Priorly, the Oil Companies Advisory Council (OCAC) in a letter dated March 1, 2022 to petroleum secretary requested to remove the Price Differential Claim (PDC) by revising petroleum product prices immediately or develop an alternate subsidy mechanism in order to avoid imminent petroleum shortage of the petroleum products in the country.
OCAC also requested for an urgent meeting within the next few days with industry representatives to appraise the current situation and challenges being faced by the oil industry and to save the country from imminent shortage of the petroleum products.
It is noted with deep concern that PDC has been imposed despite the fact that OCAC had highlighted the critical condition of the industry.

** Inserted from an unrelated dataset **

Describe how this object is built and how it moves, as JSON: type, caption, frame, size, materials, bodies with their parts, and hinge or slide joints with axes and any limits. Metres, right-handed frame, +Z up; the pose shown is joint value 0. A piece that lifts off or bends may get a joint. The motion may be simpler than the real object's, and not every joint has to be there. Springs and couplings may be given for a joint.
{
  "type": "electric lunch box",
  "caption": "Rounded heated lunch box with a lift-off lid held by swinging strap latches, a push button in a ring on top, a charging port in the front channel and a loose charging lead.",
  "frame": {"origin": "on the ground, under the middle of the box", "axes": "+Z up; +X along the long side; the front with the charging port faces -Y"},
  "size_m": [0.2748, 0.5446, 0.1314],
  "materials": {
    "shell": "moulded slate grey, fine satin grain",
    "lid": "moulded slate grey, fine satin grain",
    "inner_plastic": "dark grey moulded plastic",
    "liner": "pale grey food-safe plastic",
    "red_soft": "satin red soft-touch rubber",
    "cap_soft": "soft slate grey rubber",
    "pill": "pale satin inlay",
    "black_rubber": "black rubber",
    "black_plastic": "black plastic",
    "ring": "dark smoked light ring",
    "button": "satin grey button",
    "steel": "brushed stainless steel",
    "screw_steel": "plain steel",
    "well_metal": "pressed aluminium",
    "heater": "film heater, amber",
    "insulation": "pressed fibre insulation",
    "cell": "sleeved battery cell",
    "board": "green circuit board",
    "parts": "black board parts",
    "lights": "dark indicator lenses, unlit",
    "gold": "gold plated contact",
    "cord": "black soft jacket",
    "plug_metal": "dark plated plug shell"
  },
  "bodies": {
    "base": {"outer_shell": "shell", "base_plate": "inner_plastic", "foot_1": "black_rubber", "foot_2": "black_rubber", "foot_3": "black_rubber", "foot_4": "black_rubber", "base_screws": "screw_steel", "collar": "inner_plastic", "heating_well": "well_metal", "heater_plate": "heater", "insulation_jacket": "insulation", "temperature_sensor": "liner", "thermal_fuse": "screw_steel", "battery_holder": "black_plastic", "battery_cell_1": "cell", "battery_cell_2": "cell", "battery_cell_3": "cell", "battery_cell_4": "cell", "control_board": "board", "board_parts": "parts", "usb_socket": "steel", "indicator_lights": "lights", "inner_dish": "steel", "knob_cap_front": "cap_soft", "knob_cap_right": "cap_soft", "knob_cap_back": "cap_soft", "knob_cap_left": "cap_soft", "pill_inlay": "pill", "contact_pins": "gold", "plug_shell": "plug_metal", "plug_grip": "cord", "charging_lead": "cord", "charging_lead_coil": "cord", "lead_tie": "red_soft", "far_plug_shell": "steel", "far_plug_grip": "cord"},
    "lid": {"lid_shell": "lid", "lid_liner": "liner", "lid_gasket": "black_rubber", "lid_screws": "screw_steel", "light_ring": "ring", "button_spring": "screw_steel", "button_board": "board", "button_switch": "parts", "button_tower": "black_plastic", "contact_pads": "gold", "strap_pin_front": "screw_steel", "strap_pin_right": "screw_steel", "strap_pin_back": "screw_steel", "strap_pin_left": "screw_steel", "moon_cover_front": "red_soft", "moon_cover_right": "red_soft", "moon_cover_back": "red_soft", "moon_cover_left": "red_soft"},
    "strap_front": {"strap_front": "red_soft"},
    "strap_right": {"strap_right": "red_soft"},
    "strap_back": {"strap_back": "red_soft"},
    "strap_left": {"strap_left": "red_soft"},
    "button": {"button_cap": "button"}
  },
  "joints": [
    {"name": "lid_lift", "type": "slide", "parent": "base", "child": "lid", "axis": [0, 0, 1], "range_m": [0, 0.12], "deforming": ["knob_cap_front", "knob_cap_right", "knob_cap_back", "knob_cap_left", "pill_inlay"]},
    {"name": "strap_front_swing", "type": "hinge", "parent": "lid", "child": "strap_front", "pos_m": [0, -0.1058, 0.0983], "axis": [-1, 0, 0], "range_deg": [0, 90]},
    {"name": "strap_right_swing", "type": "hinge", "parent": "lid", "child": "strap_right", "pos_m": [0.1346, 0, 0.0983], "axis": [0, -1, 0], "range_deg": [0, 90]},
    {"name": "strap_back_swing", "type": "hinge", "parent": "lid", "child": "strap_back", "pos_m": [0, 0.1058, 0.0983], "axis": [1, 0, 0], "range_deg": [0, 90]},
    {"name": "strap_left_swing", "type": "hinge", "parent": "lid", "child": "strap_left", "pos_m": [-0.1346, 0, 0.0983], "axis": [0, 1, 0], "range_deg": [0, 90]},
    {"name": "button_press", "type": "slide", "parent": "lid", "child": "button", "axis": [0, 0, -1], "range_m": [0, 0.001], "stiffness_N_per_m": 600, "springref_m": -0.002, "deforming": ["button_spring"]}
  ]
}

OCAC, vide its letter dated February 3, 2022 had requested the ministry’s support in avoiding further imposition of PDC as the same will have an untenable impact on industry’s cash flows which would lead to catastrophic disruption in the POL supply chain of the country,
The OCAC further said that in order to ensure uninterrupted supplies and to manage working capital requirements, the industry had already requested the State Bank of Pakistan (SBP) to support in enhancement of their financing limits; a meeting was held on February 28, 2022 and sensing the gravity of situation the Governor SBP constituted a committee of leading banks to urgently provide their proposal in this matter.
As per OCAC, the decision to maintain prices at current level till July 2022 will lead to further build up of PDC for HSD and MOGAS as the international prices are on the sharp rise due to the current geopolitical situation.
If the local consumer prices are not aligned with the international market and PDC regime is continued, the industry will not be able to sustain and this will lead to severe supply chain disruption more so during the upcoming harvesting season resulting in a crisis of petroleum products shortage similar to what was faced in June 2020.